Employment instability and childbearing plans in a child-oriented country: Evidence from France.

Authors
Publication date
2013
Publication type
Book Chapter
Summary The link between female employment and childbearing has attracted much research attention over the past decades, as fertility rates in Europe and elsewhere in the industrialised world have declined and remained below the level necessary for population replacement. Studies addressing the relationship have typically focused on the impact of female employment on fertility. Despite much research on this issue, causality remains unclear (Mira and Ahn, 2002. Engelhardt and Prskawetz, 2004. Kögel, 2004). Lately, the focus of the debate has moved from the effect of women’s employment on fertility to the effect of job insecurity on fertility for several reasons.
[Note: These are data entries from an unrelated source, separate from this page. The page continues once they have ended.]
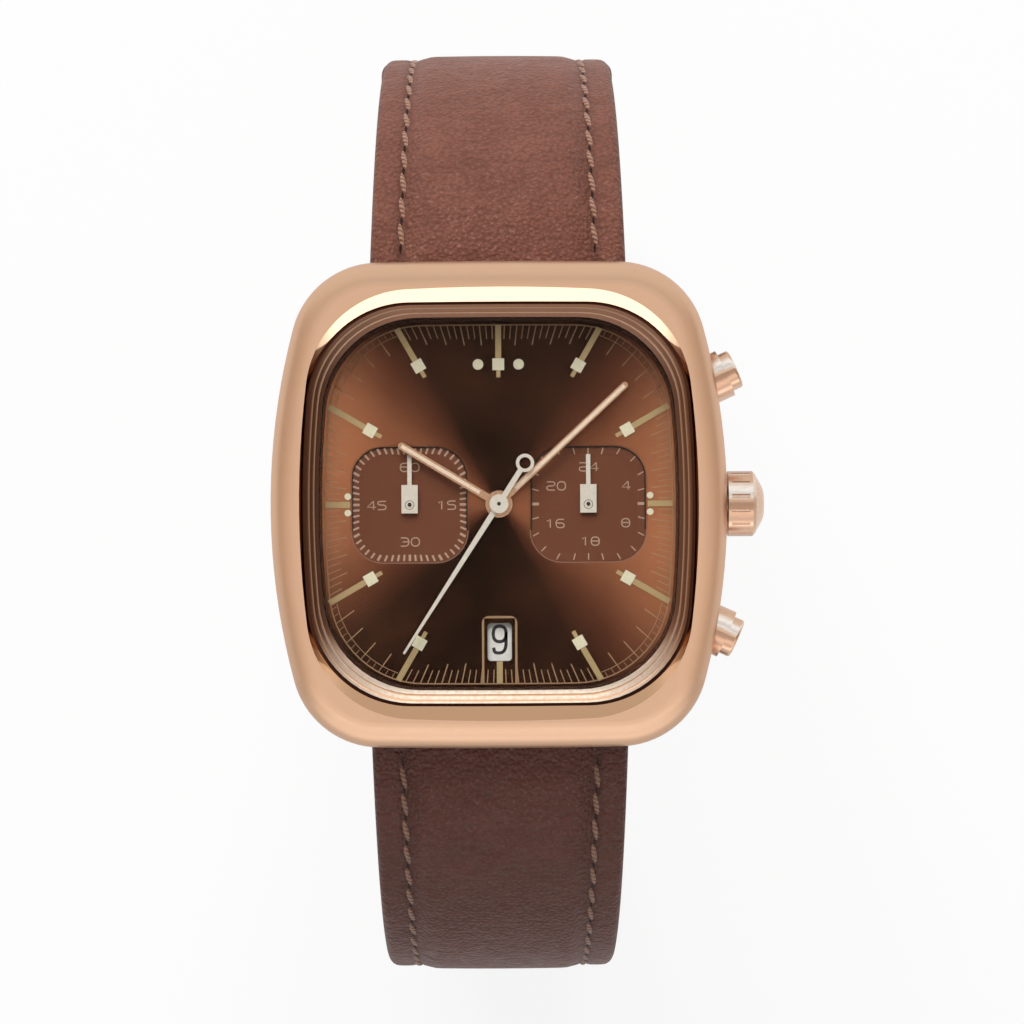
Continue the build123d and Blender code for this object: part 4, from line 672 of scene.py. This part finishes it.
def sub_print(name, place, ticks, start, stop, tick_width, texts):
    """Ticks and numbers of one sub-dial; tick_width gives a tick's width from its number."""
    mark = Print()
    for step in range(ticks):
        radial(mark, sub_edge, 360 // ticks * step, start, stop, tick_width(step), band_height(place),
               (place, 0))
    for text, x, y in texts:
        mark.digits(text, place + x, y, NUMBER_CELL, NUMBER_GAP, NUMBER_STROKE, FLOOR + INK, SQUARE, 2)
    mark.make(name, "case", pale_ink)


NUMBER_CELL, NUMBER_GAP, NUMBER_STROKE = (0.68, 0.7), 0.22, 0.1
sub_print("minute_subdial_print", -SUB_X, 60, 0.12, 0.66, lambda step: 0.17 if step % 5 else 0.21,
          (("60", 0.02, 3.16), ("15", 3.1, -0.06), ("30", 0.02, -3.16), ("45", -2.8, -0.06)))
sub_print("day_subdial_print", SUB_X, 24, 0.16, 0.72, lambda step: 0.24 if step % 12 == 6 else 0.1,
          (("24", 0.05, 3.13), ("4", 3.2, 1.54), ("8", 3.16, -1.62), ("18", 0.12, -3.17),
           ("16", -2.85, -1.66), ("20", -2.72, 1.53)))

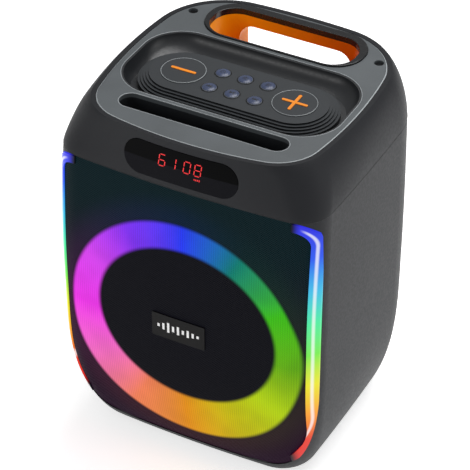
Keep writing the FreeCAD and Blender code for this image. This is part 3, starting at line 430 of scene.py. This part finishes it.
def mesh_of(name, bm, smooth=False):
    bmesh.ops.recalc_face_normals(bm, faces=bm.faces)
    mesh = bpy.data.meshes.new(name)
    bm.to_mesh(mesh)
    bm.free()
    for polygon in mesh.polygons:
        polygon.use_smooth = smooth
    return mesh


def tube(bm, points, radius, sides=8, closed=True):
    """A tube along points, joined into a loop or capped at its two ends."""
    count = len(points)
    rings = []
    for index, point in enumerate(points):
        before, after = (index - 1) % count, (index + 1) % count
        if not closed:
            before, after = max(index - 1, 0), min(index + 1, count - 1)
        along = (points[after] - points[before]).normalized()
        side = along.cross(Vector((0, 0, 1)) if abs(along.z) < 0.9 else Vector((1, 0, 0))).normalized()
        up = side.cross(along)
        rings.append([bm.verts.new(point + radius * (math.cos(turn) * side + math.sin(turn) * up))
                      for turn in (math.tau * step / sides for step in range(sides))])
    if not closed:
        bm.faces.new(rings[0])
        bm.faces.new(rings[-1])
    for index in range(count if closed else count - 1):
        first, second = rings[index], rings[(index + 1) % count]
        for step in range(sides):
            after = (step + 1) % sides
            bm.faces.new((first[step], first[after], second[after], second[step]))


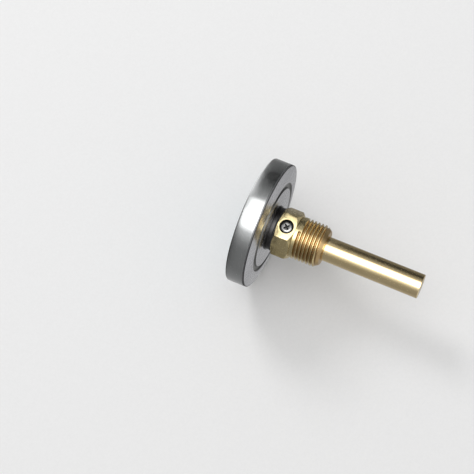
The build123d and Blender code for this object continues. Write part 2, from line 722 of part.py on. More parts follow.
def coil_anchor():
    """Plug in the stem with a post that holds the coil's far end."""
    return turned([
        (0, COIL_END_Y - STRIP_WIDTH),
        (COIL_SEAT, COIL_END_Y - STRIP_WIDTH),
        (COIL_SEAT, COIL_END_Y),
        (STEM_INNER, COIL_END_Y),
        (STEM_INNER, COIL_END_Y + ANCHOR_LENGTH),
        (0, COIL_END_Y + ANCHOR_LENGTH),
    ])


PARTS = {
    "pocket_body": pocket_body(),
    "pocket_tube": pocket_tube(),
    "pocket_end_plug": pocket_end_plug(),
    "clamp_screw": clamp_screw(),
    "pocket_seal": pocket_seal(),
    "neck_bush": neck_bush(),
    "neck_nut": neck_nut(),
    "neck_washer": neck_washer(),
    "stem_tube": stem_tube(),
    "stem_end_plug": stem_end_plug(),
    "case_pan": case_pan(),
    "bezel_ring": bezel_ring(),
    "window": window(),
    "window_seal": window_seal(),
    "dial_ring": dial_ring(),
    "dial_plate": dial_plate(),
    "dial_spacer": dial_spacer(),
    "scale_lines": scale_lines(),
    "scale_bars": scale_bars(),
    "scale_numerals": scale_numerals(),
    "unit_mark": unit_mark(),
    "pointer_blade": pointer_blade(),
    "pointer_hub": pointer_hub(),
    "spindle": spindle(),
    "upper_bearing": bearing(BUSH_REAR_Y),
    "lower_bearing": bearing(COIL_START_Y - 2 * BEARING_LENGTH),
    "coil_collar": coil_collar(),
    "bimetal_coil": bimetal_coil(),
    "coil_anchor": coil_anchor(),
}

os.makedirs("parts", exist_ok=True)
for name, shape in PARTS.items():
    export_step(shape, f"parts/{name}.step")
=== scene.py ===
"""Bimetal dial thermometer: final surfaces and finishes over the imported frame.

Lengths in the classes are millimetres and become metres when a mesh is made.
The Y axis runs through the dial, the stem and the pocket. The dial faces -Y and +Z is 12 o'clock.
"""

import logging
import math
from dataclasses import dataclass
from enum import Enum
from typing import Callable, Sequence

import bmesh
import bpy
import numpy as np
from mathutils import Matrix, Vector

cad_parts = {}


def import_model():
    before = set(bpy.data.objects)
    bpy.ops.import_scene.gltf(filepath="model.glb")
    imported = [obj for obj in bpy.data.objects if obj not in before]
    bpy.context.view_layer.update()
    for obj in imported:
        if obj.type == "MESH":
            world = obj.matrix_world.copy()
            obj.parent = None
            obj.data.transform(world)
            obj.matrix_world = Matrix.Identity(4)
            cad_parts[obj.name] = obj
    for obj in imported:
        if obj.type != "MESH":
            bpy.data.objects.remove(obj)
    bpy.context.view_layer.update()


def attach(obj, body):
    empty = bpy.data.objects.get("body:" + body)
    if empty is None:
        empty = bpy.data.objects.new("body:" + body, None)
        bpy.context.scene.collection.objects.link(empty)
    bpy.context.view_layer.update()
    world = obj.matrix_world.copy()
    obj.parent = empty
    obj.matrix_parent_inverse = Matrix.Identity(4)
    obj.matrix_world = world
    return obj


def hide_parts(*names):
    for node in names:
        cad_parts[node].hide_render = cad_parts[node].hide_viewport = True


LOG = logging.getLogger("thermometer")
MM = 0.001
ARC_STEPS = 6
STRAIGHT = 178.0
MERGE_DISTANCE = 1e-7
CREASE = 28.0
SOFTENED_CREASE = 32.0

Corner = tuple[float, float, float]
Colour = tuple[float, float, float, float]
Stops = tuple[tuple[float, float], ...]
Piece = bpy.types.Object
Socket = bpy.types.NodeSocket


# ---- Surfaces ----
def rounded_profile(corners: Sequence[Corner]) -> np.ndarray:
    """Closed outline with its corners rounded by tangent arcs.

    A corner of opening angle g and rounding q starts its arc q / tan(g / 2) from the corner, and
    the arc's centre stands q / sin(g / 2) from the corner along the bisector.

    Args:
        corners: (radius, y, rounding) of each corner, in order.

    Returns:
        Array of (radius, y) rows.
    """
    places = np.array([corner[:2] for corner in corners], dtype=float)
    rows = []
    for index, (_, _, rounding) in enumerate(corners):
        here = places[index]
        back = places[index - 1] - here
        ahead = places[(index + 1) % len(places)] - here
        back /= np.linalg.norm(back)
        ahead /= np.linalg.norm(ahead)
        opening = math.acos(float(np.clip(back @ ahead, -1.0, 1.0)))
        if rounding <= 0.0 or opening > math.radians(STRAIGHT):
            rows.append(here[None, :])
            continue
        bisector = (back + ahead) / np.linalg.norm(back + ahead)
        centre = here + bisector * rounding / math.sin(opening / 2)
        reach = rounding / math.tan(opening / 2)
        start = here + back * reach - centre
        end = here + ahead * reach - centre
        share = np.linspace(0.0, 1.0, ARC_STEPS + 1)[:, None]
        turn = math.pi - opening
        arc = (np.sin((1 - share) * turn) * start + np.sin(share * turn) * end) / math.sin(turn)
        rows.append(centre + arc)
    return np.concatenate(rows)


def ring_grid(radius: np.ndarray, along: np.ndarray, columns: np.ndarray) -> np.ndarray:
    """Places of a turned grid: x = r sin(a), y = along, z = r cos(a).

    Args:
        radius: (columns, rows) radii.
        along: (columns, rows) places along the axis.
        columns: Angle of each column from 12 o'clock, in radians.

    Returns:
        (columns * rows, 3) places in metres.
    """
    turn = columns[:, None]
    grid = np.stack([radius * np.sin(turn), along, radius * np.cos(turn)], axis=-1)
    return grid.reshape(-1, 3) * MM


def wrapped_faces(columns: int, rows: int) -> np.ndarray:
    """Quads of a grid whose columns and rows both close on themselves.

    Args:
        columns: Number of columns.
        rows: Number of rows.

    Returns:
        (faces, 4) vertex numbers.
    """
    column, row = np.meshgrid(np.arange(columns), np.arange(rows), indexing="ij")
    right, above = (column + 1) % columns, (row + 1) % rows
    quads = [column * rows + row, right * rows + row, right * rows + above, column * rows + above]
    return np.stack(quads, axis=-1).reshape(-1, 4)


def column_angles(columns: int) -> np.ndarray:
    """Angle of each column of a turned grid, all around the axis."""
    return np.linspace(0.0, 2 * math.pi, columns, endpoint=False)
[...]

First, the spread of dual-earner couples in high-income countries has made women’s employment less of an option but rather a fact. It is no longer female employment that has to adapt to fertility but the reverse, and fertility is guided by the possibility of mothers of being able to work and the conditions of work-family balance (Brewster and Rindfuss, 2000). Second, women’s employment is often an economic necessity for the family. Since the 1980s, the growing insecurity on the labour market with the high frequency of short-term jobs and high rates of unemployment has changed the context of childbearing decisions. Thus, the issue is no longer participating in the labour market so much as getting and keeping a job, for both men and women.